> [WORK INSTRUCTIONS]: Locate all lines in the data below that hold "with" and show them.

> [Data listing]:

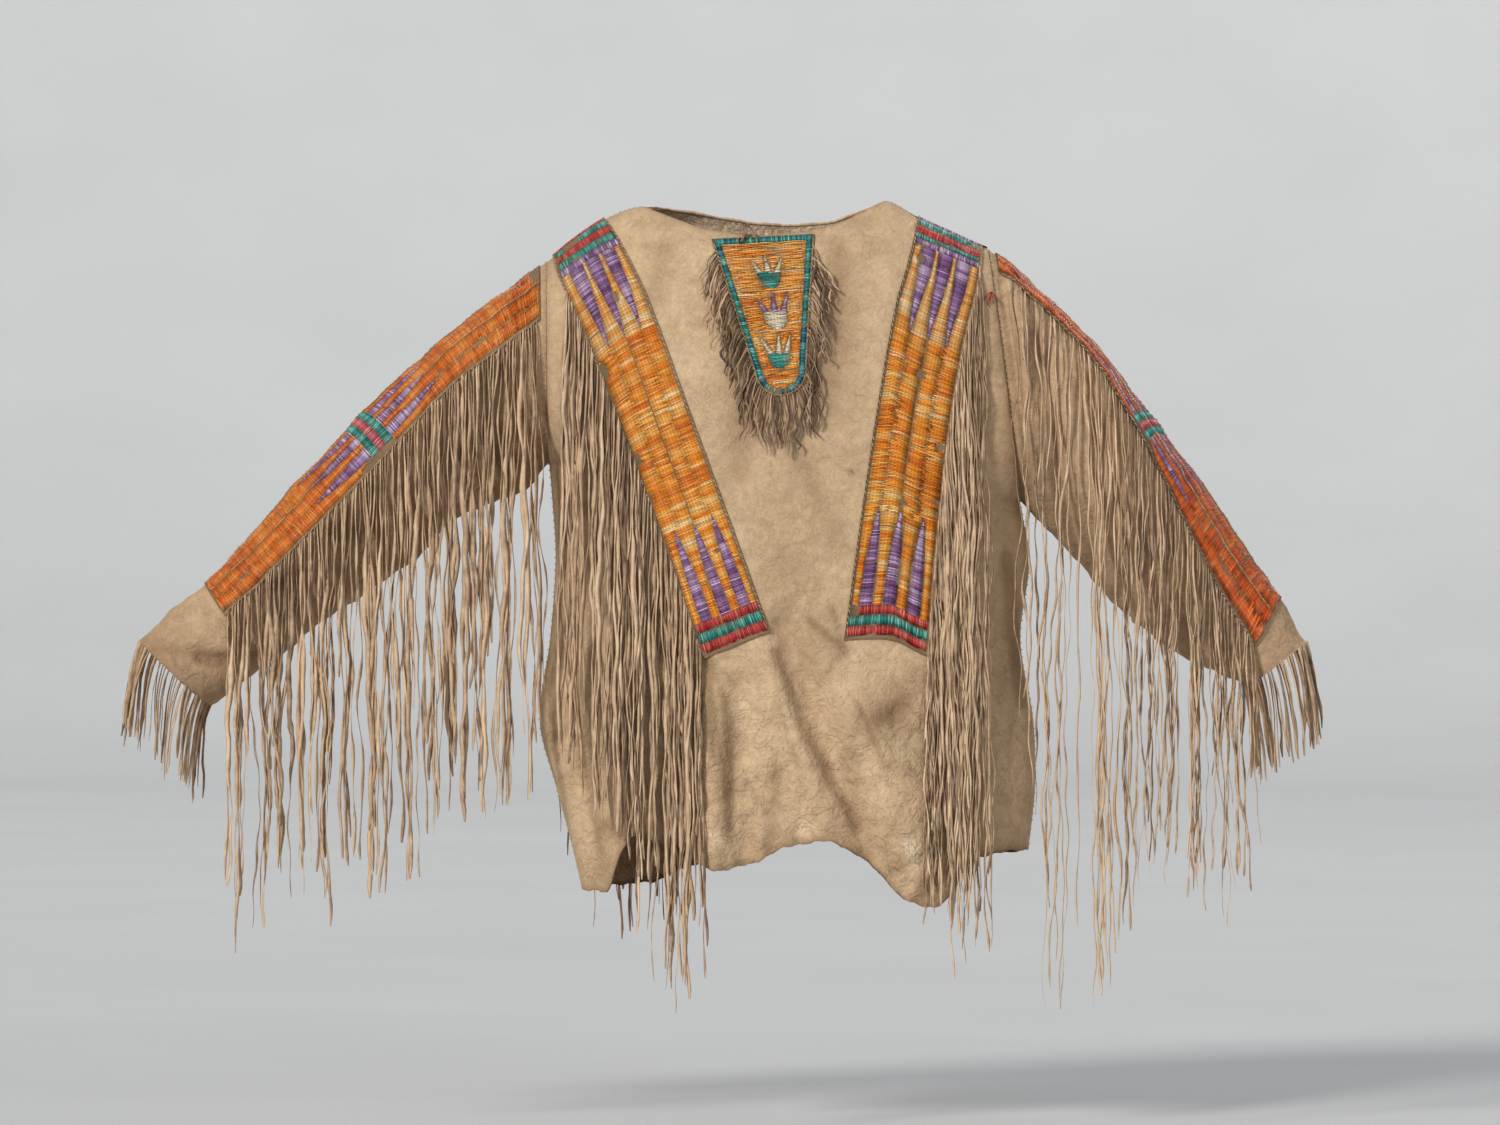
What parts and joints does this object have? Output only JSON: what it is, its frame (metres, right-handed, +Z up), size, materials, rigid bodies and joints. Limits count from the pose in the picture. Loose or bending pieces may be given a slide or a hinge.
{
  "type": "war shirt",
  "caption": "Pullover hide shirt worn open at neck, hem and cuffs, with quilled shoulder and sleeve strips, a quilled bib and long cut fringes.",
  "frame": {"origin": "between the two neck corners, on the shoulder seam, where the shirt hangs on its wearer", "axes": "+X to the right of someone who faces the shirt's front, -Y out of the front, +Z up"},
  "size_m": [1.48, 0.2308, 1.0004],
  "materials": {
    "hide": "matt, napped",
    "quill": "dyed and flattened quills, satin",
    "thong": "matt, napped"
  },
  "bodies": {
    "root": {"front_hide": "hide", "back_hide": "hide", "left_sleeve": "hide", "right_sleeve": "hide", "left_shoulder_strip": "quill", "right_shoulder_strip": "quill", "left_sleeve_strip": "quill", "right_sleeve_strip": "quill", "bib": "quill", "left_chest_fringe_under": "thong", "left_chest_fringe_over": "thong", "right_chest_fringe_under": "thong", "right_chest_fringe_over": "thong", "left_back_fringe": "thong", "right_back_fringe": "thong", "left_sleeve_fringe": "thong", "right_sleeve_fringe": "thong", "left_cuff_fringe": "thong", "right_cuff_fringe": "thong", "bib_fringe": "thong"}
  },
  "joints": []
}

==

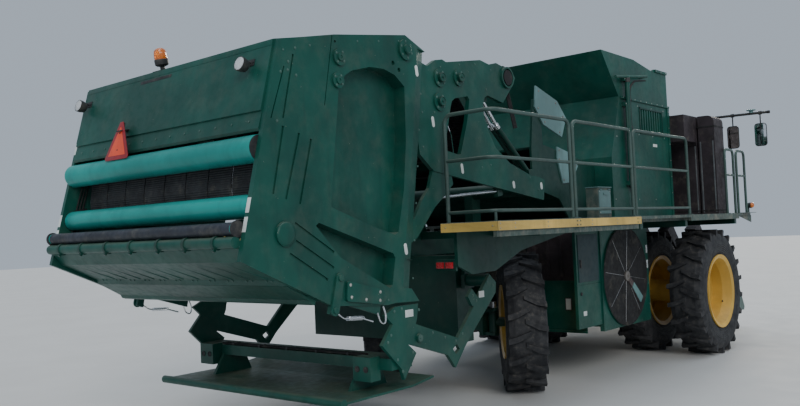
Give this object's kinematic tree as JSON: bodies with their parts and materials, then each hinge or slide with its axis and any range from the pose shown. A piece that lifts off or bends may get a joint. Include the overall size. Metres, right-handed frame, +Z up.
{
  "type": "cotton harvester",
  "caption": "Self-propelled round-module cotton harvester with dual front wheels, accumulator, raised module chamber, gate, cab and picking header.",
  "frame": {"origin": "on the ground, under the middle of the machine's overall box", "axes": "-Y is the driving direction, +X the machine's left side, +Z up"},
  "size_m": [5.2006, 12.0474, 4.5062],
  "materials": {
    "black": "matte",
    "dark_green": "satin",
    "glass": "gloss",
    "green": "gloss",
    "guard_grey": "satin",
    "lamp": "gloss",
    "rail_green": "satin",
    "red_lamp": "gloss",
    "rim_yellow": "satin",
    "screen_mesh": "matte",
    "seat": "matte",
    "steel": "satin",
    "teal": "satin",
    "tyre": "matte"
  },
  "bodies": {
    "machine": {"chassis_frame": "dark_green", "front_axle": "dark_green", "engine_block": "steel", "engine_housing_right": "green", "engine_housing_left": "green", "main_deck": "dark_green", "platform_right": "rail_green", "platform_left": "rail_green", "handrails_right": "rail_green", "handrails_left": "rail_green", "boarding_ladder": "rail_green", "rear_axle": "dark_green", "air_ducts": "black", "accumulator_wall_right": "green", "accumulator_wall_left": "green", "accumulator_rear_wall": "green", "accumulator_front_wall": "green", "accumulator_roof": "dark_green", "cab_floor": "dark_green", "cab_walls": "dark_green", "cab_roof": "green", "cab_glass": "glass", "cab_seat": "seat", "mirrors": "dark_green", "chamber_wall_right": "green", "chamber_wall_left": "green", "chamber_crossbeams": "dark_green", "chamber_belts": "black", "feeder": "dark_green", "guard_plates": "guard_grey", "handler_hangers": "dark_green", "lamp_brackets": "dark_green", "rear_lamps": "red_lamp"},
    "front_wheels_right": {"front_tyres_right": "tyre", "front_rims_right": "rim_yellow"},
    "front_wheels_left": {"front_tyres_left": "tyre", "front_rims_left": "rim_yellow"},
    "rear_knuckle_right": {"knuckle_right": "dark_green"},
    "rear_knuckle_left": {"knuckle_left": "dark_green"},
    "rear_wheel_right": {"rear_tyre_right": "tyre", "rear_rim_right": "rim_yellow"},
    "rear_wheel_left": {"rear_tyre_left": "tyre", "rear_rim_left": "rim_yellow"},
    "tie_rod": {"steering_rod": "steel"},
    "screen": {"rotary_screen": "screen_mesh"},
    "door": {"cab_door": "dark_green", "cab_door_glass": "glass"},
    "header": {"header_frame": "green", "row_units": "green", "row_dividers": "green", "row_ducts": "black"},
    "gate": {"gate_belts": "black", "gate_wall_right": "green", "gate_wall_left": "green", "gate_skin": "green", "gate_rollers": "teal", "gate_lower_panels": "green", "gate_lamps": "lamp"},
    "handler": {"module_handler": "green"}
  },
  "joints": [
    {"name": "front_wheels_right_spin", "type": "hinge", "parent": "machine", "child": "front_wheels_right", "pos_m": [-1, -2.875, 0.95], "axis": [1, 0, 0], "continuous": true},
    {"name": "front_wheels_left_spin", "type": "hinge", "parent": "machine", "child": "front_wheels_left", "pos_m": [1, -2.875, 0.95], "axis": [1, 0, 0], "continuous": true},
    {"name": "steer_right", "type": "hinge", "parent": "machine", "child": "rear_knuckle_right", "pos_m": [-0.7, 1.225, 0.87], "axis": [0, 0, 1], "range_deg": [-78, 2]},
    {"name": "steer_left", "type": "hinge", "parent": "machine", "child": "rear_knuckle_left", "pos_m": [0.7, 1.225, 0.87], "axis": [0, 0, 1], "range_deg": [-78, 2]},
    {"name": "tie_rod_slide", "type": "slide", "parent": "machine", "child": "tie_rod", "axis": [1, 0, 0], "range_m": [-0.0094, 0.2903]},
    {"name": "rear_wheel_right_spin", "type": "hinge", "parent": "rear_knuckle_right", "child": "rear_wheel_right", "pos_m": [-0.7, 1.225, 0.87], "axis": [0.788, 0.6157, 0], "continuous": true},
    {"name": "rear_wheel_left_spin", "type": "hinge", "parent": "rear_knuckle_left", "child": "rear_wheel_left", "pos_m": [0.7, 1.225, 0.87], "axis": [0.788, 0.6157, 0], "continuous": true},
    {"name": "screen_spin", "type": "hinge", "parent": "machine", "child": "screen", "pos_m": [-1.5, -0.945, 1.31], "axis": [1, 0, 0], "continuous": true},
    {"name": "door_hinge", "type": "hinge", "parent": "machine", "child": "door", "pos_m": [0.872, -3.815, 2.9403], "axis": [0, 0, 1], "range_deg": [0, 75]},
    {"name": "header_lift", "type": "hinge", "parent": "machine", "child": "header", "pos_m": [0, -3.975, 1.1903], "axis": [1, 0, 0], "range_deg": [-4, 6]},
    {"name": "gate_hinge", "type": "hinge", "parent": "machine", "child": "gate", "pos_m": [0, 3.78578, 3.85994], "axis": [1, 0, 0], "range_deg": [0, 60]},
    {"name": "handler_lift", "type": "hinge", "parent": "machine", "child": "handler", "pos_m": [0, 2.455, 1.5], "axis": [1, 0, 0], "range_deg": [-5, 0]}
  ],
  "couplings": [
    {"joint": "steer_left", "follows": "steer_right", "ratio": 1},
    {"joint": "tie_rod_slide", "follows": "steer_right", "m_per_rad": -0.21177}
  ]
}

> [RESULT OF THE TASK]:
  "caption": "Pullover hide shirt worn open at neck, hem and cuffs, with quilled shoulder and sleeve strips, a quilled bib and long cut fringes.",
Give this object's kinematic tree as JSON: bodies with their parts and materials, then each hinge or slide with its axis and any range from the pose shown. A piece that lifts off or bends may get a joint. Include the overall size. Metres, right-handed frame, +Z up.
  "caption": "Self-propelled round-module cotton harvester with dual front wheels, accumulator, raised module chamber, gate, cab and picking header.",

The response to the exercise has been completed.